Snobelen was also president of the Hunger Project in Canada, and an associate of the Carter Center, a human-rights organization started by former United States President Jimmy Carter.

==Politics==
Snobelen ran for the Ontario legislature in the provincial election of 1990, placing third behind incumbent Liberal Steve Offer and a New Democrat in Mississauga North. In the provincial election of 1995, he ran in the same riding and defeated Offer by about 4,500 votes.

The Progressive Conservatives won a majority government in the 1995 election, and Snobelen was appointed as Minister of Education and Training in Mike Harris's government on June 26, 1995. Shortly after his appointment, Snobelen was filmed arguing that the PC government needs to "bankrupt" and to create a "useful crisis" in the education system so as to initiate significant reforms. This controversy provoked several calls for his resignation, and further unsettled the relationship between the government and the teaching community, which were already tense after the previous NDP administration unilaterally imposed a Social Contract.

In 1997, Snobelen introduced Bill 160, which gave the province control of municipal education taxes, introduced standardized testing, cut teaching preparation time, allowed the government to determine class sizes and granted early retirement initiatives to older, more experienced teachers. Critics argue that the purpose of this bill was to cut education spending, and reduce the power of the teachers' unions in order to privatize Ontario's public education system (Klein, N., The Shock Doctrine). The education restructuring, along with other cuts to government spending, was expected to significantly reduce the province's deficit. Community organizations, teachers and leaders of the provincial unions criticized the bill not only as an attack on local control of public schools and on union bargaining influence, but also as unnecessarily confrontational and as threatening the quality of Ontario's education system.
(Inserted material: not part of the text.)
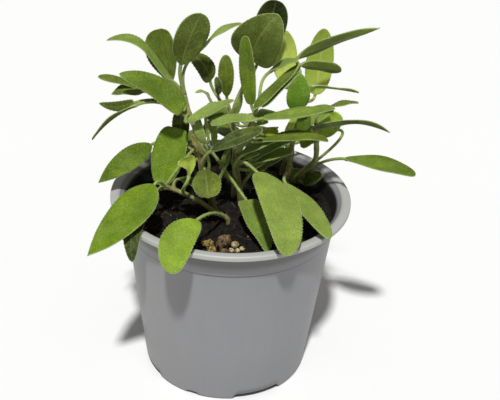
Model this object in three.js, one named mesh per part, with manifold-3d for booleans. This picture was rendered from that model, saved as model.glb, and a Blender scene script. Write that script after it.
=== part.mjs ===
// A young sage plant in a round grey nursery pot. Millimetres, +Z up.
// The origin is the middle of the pot's underside, and -Y is the front.
import * as THREE from 'three';
import { mergeVertices } from 'three/addons/utils/BufferGeometryUtils.js';
import Module from 'manifold-3d';

const wasm = await Module();
wasm.setup();

// Driving dimensions
const potHeight = 98;
const rimRadius = 60;
const lipHeight = 2.6;
const lipWidth = 4;
const edgeRound = 0.9;
const wallTopRadius = 53.8;
const baseRadius = 43;
const wallThickness = 1.3;
const collarHeight = 13;
const collarStep = 0.6;
const potSides = 36;
const floorThickness = 1.6;
const footInner = 27;
const footHeight = 5.4;
const footQuarters = [0, 90, 180, 270];
const wideDrain = { angle: 25, halfLength: 12.5, height: 3.4 };
const narrowDrain = { angle: -20.5, halfLength: 3.2, height: 2 };
const drainHoleRadius = 3.5;
const drainHoleRing = 36;
const soilLevel = 88;
const soilBump = 1.3;
const soilRings = 7;
const clearance = 0.3;
const rootDepth = 12;
const bladeThickness = 0.8;
const leastHalfWidth = 0.6;
const stemSides = 6;
const stemTaper = 0.75;
const scallopDepth = 0.35;
const finestDetail = 0.03;

// Colours
const potGrey = { color: 0x8b8c8d, roughness: 0.55, metalness: 0 };
const soilBlack = { color: 0x1d1814, roughness: 0.98, metalness: 0 };
const sageGreen = { color: 0x7f9a45, roughness: 0.85, metalness: 0 };
const barkBrown = { color: 0x5d4630, roughness: 0.95, metalness: 0 };
const crumbYellow = { color: 0xa88a3c, roughness: 0.95, metalness: 0 };
const gritPale = { color: 0xb5a478, roughness: 0.9, metalness: 0 };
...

Snobelen was moved to the Ministry of Natural Resources on October 10, 1997. Arguments with the teacher's unions and accusations that a high school dropout who didn't understand the education portfolio led to his transfer. Snobelen's increasingly hostile fight with the unions was the main reason that prompted Harris to shuffle his cabinet at this time.
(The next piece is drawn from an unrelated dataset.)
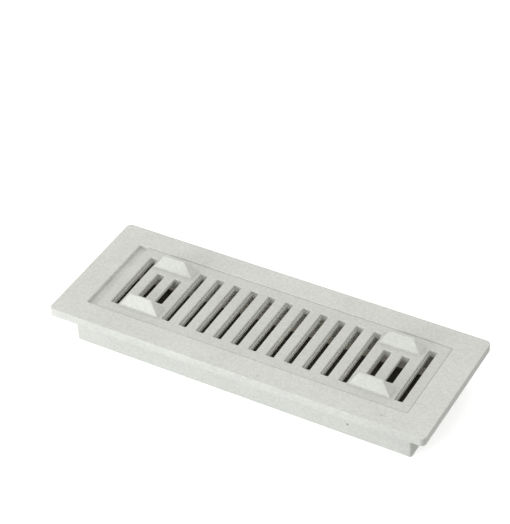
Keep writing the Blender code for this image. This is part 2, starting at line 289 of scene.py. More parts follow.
class GRILLE_PG_stage(bpy.types.PropertyGroup):
    """Floor, light and camera."""

    floor_size: length("Floor size", "Side of the square floor", 5.0)
    floor_colour: colour("Floor", "Colour that the floor bounces light with", (0.60, 0.60, 0.60))
    floor_right: colour("Floor on the right", "The same colour, from the grille's right end on",
                        (0.12, 0.12, 0.12))
    floor_glow: share("Floor glow", "Light that the floor adds to what the camera sees of it", 0.46)
    # The card shows the camera a painted shadow up to this line along Y, and painted light beyond it
    card_painted_shade_reach: length("Card's dark part", "Where the dark part of the card in the duct ends, along Y",
                      28.9 * MM)
    sky_level: FloatProperty(name="Sky level", description="Level of the even light all round",
                             default=0.86, min=0.0)
    sky_colour: colour("Sky colour", "Colour of the even light", (1.0, 0.995, 0.98))
    key_colour: colour("Key colour", "Colour of the key light", (0.94, 0.98, 1.0))
    key_level: FloatProperty(name="Key level", default=0.49, min=0.0,
                             description="Level of the key light on a face turned to it")
    key_distance: length("Key distance", "Distance of the key light", 1.25)
    key_size: length("Key size", "Side of the square key light", 0.55)
    key_turn: turn("Key turn", "Key light's turn to the left of the front", 30.0)
    key_height: turn("Key height", "Key light's height above the floor", 11.0)
    focal_length: FloatProperty(name="Focal length", description="Camera's focal length in millimetres",
                                default=135.92, min=1.0, unit="CAMERA")
    view_turn: turn("View turn", "Camera's turn to the right of the front", 30.56)
    view_height: turn("View height", "Camera's height above the floor", 39.22)
    view_roll: turn("View roll", "Camera's roll about its line of sight", -2.405)
    view_distance: length("View distance", "Camera's distance from the point that it looks at", 1.2331)
    view_point: FloatVectorProperty(name="View point", description="Point that the camera looks at",
                                    default=(-0.0350, 0.0486, 0.0277), size=3, precision=4,
                                    subtype="XYZ", unit="LENGTH")


SETTINGS = {
    "grille_slots": GRILLE_PG_slots,
    "grille_frame": GRILLE_PG_frame,
    "grille_shutter": GRILLE_PG_shutter,
    "grille_grips": GRILLE_PG_grips,
    "grille_clips": GRILLE_PG_clips,
    "grille_plastic": GRILLE_PG_plastic,
    "grille_stage": GRILLE_PG_stage,
}


# Shapes

def rounded_path(corners, radii):
    """A path in a plane with round corners, as (points, edge mask, hollow mask).

    Each corner with turn t and radius r becomes an arc that starts r tan(t/2) before it. With c the arc's
    centre, s the way to the centre and w the way in, the arc's points are c - r s cos(f) + r w sin(f) for f
    from 0 to t. A support point stands a little before and after each arc, on the straight that is left
    between two arcs. With the air on the path's left, a turn to the right is an outer edge, and a turn to
    the left is a hollow."""
    corners = np.asarray(corners, float)
    steps = np.diff(corners, axis=0)
    lengths = np.linalg.norm(steps, axis=1)
    ways = steps / lengths[:, None]
    across = ways[:-1, 0] * ways[1:, 1] - ways[:-1, 1] * ways[1:, 0]
    turned = np.arctan2(across, (ways[:-1] * ways[1:]).sum(axis=1))
    used = np.asarray(radii) * np.tan(np.abs(turned) / 2)
    straight = lengths - np.append(used, 0.0) - np.append(0.0, used)
    supports = np.minimum(SUPPORT_REACH, SUPPORT_SHARE * straight)
    points, edges, hollows = [corners[:1]], [[0.0]], [[0.0]]
    for index, radius in enumerate(radii):
        corner, way_in, way_out, angle = corners[index + 1], ways[index], ways[index + 1], turned[index]
        inward = math.copysign(1.0, angle) * np.array((-way_in[1], way_in[0]))
        start = corner - way_in * used[index]
        end = corner + way_out * used[index]
        centre = start + inward * radius
        swing = np.linspace(0.0, abs(angle), EDGE_STEPS + 1)[:, None]
        arc = centre - inward * radius * np.cos(swing) + way_in * radius * np.sin(swing)
        points += [start - way_in * supports[index], arc, end + way_out * supports[index + 1]]
        ramp = np.concatenate(([0.0], np.sin(np.pi * swing[:, 0] / abs(angle)) ** 0.5, [0.0]))
        full = np.concatenate(([0.0], np.ones(EDGE_STEPS + 1), [0.0]))
        edges.append(ramp if angle < 0 else 0.0 * ramp)
        hollows.append(full if angle > 0 else 0.0 * full)
    points.append(corners[-1:])
    return np.vstack(points), np.concatenate(edges + [[0.0]]), np.concatenate(hollows + [[0.0]])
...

Shortly after his transfer, Ontario's public school teachers entered a two-week strike against the Harris government, with much of their anger directed against the reforms proposed by Snobelen. The Harris government argued that two million students were being held "hostage" by the strike and denounced the teachers for striking in violation of provincial labour laws. Some also criticized the teachers for using their work hours to participate in union activities. Teachers' representatives argued that they had no other viable options to oppose the proposed legislation. A provincial judge later determined that the provincial government did not meet its obligations in seeking to resolve the strike.
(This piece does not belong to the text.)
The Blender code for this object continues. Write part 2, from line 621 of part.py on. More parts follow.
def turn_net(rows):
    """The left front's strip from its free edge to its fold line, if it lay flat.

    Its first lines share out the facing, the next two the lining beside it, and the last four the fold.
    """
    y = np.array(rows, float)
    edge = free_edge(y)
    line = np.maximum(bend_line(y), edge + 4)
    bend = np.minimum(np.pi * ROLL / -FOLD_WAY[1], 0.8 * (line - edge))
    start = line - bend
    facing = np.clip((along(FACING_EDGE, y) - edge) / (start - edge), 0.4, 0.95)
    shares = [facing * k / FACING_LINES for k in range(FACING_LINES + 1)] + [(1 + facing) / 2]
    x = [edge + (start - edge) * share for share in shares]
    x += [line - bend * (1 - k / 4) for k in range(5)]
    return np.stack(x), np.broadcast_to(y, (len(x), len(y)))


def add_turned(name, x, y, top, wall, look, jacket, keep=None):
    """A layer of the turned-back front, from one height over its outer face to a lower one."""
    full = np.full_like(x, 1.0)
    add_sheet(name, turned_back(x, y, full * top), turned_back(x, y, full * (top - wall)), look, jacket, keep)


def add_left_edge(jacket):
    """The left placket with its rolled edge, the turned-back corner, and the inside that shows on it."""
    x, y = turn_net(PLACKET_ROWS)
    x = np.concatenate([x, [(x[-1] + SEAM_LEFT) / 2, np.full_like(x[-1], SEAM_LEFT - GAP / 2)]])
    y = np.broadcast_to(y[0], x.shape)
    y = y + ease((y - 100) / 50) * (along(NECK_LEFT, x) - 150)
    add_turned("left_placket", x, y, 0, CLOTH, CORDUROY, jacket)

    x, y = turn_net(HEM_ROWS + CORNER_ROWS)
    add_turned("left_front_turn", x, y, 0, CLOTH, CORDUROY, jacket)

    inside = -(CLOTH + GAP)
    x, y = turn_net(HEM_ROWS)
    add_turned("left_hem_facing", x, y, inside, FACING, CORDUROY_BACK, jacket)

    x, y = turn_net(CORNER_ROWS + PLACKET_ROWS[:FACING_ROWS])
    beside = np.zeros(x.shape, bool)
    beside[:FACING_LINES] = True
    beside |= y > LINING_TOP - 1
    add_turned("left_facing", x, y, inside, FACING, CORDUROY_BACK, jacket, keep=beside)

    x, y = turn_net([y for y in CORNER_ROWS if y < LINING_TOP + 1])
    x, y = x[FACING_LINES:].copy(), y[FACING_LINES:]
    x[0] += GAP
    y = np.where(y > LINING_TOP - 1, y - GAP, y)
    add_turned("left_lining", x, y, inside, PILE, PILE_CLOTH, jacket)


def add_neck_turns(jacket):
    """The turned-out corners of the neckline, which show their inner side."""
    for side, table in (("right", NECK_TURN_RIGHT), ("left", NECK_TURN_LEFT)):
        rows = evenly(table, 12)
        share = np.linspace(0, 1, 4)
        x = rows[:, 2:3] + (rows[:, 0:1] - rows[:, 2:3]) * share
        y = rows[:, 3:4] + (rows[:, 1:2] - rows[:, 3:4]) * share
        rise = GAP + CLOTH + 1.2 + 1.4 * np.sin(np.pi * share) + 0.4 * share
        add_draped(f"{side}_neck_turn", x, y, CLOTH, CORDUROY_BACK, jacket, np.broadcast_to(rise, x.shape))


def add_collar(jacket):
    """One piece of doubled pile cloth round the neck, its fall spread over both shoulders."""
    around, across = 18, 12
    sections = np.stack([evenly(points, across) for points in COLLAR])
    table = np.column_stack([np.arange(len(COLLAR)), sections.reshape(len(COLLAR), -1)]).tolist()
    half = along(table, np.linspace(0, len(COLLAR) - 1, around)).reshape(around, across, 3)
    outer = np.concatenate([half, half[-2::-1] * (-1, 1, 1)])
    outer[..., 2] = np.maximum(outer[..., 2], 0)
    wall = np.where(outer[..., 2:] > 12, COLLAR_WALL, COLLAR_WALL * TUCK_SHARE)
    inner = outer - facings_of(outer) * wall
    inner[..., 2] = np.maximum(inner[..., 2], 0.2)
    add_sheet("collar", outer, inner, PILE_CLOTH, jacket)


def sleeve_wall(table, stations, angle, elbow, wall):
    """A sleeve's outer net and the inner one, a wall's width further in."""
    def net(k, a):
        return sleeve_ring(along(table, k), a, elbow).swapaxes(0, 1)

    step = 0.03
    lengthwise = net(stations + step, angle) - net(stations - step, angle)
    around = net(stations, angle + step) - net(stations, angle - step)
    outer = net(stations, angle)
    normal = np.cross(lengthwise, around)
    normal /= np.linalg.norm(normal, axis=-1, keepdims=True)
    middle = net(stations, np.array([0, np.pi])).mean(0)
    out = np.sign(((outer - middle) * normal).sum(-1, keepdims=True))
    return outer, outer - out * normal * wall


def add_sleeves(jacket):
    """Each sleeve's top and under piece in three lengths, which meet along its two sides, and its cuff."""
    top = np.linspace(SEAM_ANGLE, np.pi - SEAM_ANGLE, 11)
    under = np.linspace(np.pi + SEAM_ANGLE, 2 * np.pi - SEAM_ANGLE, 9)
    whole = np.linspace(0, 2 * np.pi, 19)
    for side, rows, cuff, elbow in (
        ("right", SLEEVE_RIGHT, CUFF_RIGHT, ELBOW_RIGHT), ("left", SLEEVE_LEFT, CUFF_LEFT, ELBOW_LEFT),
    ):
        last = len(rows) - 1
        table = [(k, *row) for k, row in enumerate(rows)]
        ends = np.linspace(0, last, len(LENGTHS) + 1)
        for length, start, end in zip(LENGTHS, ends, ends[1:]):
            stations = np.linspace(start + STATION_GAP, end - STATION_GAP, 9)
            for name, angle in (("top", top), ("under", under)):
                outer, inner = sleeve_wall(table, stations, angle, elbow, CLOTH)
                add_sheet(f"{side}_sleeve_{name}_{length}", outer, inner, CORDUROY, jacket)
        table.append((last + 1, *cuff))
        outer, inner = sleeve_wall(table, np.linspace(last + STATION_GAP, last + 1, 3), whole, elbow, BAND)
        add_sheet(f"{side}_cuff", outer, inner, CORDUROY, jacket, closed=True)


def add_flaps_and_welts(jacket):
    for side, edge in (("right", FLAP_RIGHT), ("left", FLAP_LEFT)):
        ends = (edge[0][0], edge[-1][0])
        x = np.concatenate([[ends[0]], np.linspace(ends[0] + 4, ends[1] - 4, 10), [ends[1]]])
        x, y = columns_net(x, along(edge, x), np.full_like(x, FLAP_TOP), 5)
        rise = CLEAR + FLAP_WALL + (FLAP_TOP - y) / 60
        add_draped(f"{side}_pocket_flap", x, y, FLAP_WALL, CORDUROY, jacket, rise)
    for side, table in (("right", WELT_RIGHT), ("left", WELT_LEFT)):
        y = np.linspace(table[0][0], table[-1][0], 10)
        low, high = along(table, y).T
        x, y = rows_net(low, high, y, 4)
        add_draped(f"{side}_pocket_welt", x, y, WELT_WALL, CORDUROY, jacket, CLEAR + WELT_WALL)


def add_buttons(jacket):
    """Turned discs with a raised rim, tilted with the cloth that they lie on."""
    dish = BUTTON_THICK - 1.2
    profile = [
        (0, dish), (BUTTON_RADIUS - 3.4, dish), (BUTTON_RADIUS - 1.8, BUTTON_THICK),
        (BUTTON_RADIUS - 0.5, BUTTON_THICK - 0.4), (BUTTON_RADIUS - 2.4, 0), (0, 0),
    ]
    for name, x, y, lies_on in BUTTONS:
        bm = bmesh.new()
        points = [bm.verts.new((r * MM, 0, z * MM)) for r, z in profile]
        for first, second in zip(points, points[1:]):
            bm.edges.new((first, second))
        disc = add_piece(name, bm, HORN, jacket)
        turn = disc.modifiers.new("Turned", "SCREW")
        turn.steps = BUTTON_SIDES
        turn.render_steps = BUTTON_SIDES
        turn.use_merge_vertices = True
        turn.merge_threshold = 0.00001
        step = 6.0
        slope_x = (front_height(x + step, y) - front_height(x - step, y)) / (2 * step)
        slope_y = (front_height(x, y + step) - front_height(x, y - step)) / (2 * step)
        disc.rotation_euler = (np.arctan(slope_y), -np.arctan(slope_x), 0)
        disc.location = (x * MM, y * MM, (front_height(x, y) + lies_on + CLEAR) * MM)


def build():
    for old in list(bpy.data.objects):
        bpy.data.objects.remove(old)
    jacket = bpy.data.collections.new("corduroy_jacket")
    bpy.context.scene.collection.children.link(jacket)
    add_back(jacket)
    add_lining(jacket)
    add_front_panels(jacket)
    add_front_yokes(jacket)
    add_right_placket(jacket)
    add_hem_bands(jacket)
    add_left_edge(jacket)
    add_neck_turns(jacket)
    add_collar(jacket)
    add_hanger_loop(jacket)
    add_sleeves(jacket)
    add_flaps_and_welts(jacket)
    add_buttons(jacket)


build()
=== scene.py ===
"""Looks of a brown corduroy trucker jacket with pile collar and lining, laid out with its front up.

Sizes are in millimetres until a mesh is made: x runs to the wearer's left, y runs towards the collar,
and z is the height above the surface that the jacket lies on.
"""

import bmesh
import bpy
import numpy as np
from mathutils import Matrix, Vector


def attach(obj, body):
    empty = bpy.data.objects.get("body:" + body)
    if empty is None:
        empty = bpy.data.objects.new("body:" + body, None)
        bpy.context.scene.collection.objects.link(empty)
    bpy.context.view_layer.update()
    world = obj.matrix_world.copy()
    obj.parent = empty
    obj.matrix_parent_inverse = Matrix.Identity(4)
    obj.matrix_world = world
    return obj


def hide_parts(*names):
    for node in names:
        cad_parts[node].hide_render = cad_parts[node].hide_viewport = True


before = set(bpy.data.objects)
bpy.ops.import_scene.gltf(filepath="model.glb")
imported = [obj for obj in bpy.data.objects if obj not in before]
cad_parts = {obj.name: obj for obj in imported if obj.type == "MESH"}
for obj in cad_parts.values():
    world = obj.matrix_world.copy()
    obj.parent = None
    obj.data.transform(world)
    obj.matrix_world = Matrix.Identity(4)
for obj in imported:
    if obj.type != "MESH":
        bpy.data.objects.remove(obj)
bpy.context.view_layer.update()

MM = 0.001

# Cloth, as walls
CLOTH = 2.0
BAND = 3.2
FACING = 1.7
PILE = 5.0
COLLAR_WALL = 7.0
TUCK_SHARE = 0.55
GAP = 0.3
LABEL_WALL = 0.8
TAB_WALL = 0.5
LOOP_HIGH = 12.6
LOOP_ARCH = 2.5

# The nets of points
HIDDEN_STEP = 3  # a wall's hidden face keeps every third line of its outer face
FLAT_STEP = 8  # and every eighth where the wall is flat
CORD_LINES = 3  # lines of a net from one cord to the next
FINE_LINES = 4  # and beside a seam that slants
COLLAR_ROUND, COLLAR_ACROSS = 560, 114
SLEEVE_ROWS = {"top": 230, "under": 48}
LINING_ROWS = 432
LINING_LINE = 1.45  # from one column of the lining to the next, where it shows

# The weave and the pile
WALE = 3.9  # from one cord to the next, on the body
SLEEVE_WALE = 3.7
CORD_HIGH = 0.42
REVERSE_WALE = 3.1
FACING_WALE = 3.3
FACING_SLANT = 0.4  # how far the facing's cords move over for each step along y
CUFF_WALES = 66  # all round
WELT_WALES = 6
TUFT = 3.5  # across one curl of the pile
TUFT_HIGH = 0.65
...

Snobelen's successor as Minister of Education, David Johnson, implemented many aspects of Bill 160 after the strike.

As Natural Resources Minister, Snobelen helped push through the Harris government's "Lands For Life" program, which protected 24,000 km² of public land in parks and conservation reserves, making them off-limit to industrial activity. He also cancelled the Spring Bear Hunt, a decision which was opposed by many Ontario hunters but supported by animal rights groups.

He was re-elected in the provincial election of 1999, defeating Liberal Bob Delaney in the redistributed riding of Mississauga West. He retained the Natural Resources portfolio after the election.

Snobelen was dropped from cabinet when Ernie Eves succeeded Harris as Premier in 2002.

In late 2002, it was reported that Snobelen was spending most of his time at a private cattle ranch in Oklahoma while still drawing a Member of Provincial Parliament's (MPP) salary. Faced with criticism, he returned to the legislature for most of the 2003 session and resigned his seat on March 17.

===Cabinet positions===

Harris ministry, Province of Ontario (1995–2002)
Cabinet posts (2)
| Predecessor | Office | Successor |
| Chris Hodgson | Minister of Natural Resources 1997–2002 | Jerry Ouellette |
| Dave Cooke | Minister of Education 1995–1997 | David Johnson |

==After politics==
On January 13, 2007, he was arrested in Milton, Ontario for the possession of an unregistered handgun. He was granted an absolute discharge in April 2008, though the judge noted that he had made a serious error in judgement.

In 2012, Snobelen ran for the Presidency of the Progressive Conservative Party of Ontario, finishing second to Richard Ciano.